Il est peut-être encore captif, dans un cadre seulement plus spacieux. Qu’importe ? Il possède désormais la clef, le secret qui fait tomber tous les murs. Il est au-delà de ce que les hommes nomment intelligence, il est là où commence la sagesse.

Tout esprit enfermé par le langage est capable seulement d’opinions. Tout esprit devenu capable de saisir des pensées inexprimables à cause de la multitude des rapports qui s’y combinent, quoique plus rigoureuses et plus lumineuses que ce qu’exprime le langage le plus précis, tout esprit parvenu à ce point séjourne déjà dans la vérité. La certitude et la foi sans ombre lui appartiennent. Et il importe peu qu’il ait eu à l’origine peu ou beaucoup d’intelligence, qu’il ait été dans une cellule étroite ou large. Ce qui importe seul, c’est qu’étant arrivé au bout de sa propre intelligence, quelle qu’elle pût être, il soit passé au-delà. Un idiot de village est aussi proche de la vérité qu’un enfant prodige. L’un et l’autre en sont séparés seulement par une muraille. On n’entre pas dans la vérité sans avoir passé à travers son propre anéantissement ; sans avoir séjourné longtemps dans un état d’extrême et totale humiliation.

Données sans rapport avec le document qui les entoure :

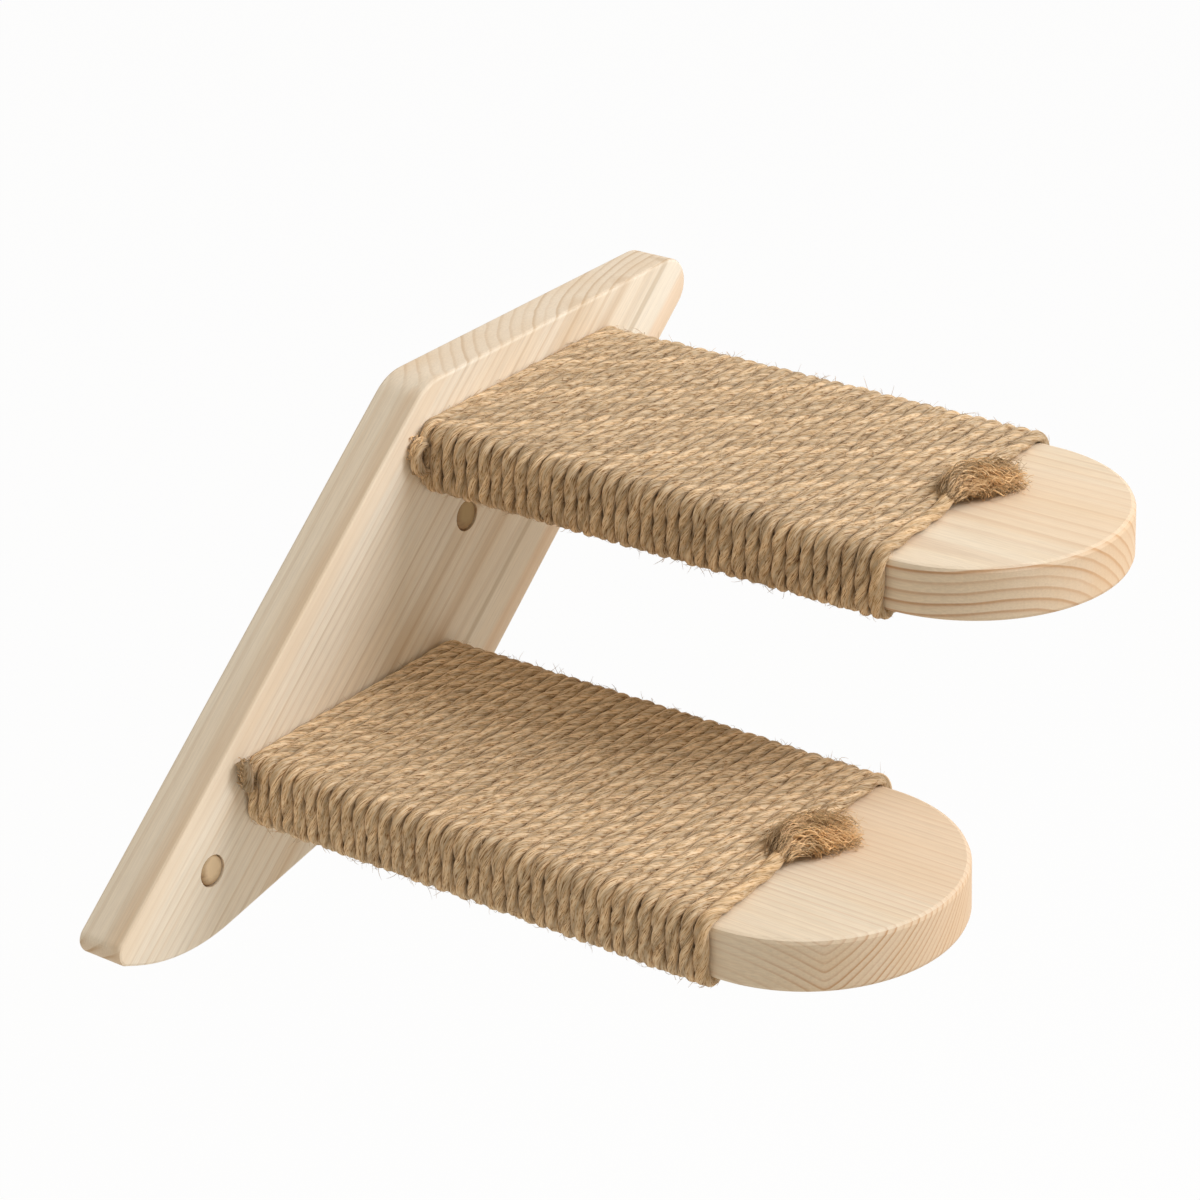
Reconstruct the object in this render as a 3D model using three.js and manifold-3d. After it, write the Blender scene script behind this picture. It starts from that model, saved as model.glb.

C’est le même obstacle qui s’oppose à la connaissance du malheur. Comme la vérité est autre chose que l’opinion, le malheur est autre chose que la souffrance. Le malheur est un mécanisme à broyer l’âme ; l’homme qui y est pris est comme un ouvrier happé par les dents d’une machine. Ce n’est plus qu’une chose déchirée et sanguinolente.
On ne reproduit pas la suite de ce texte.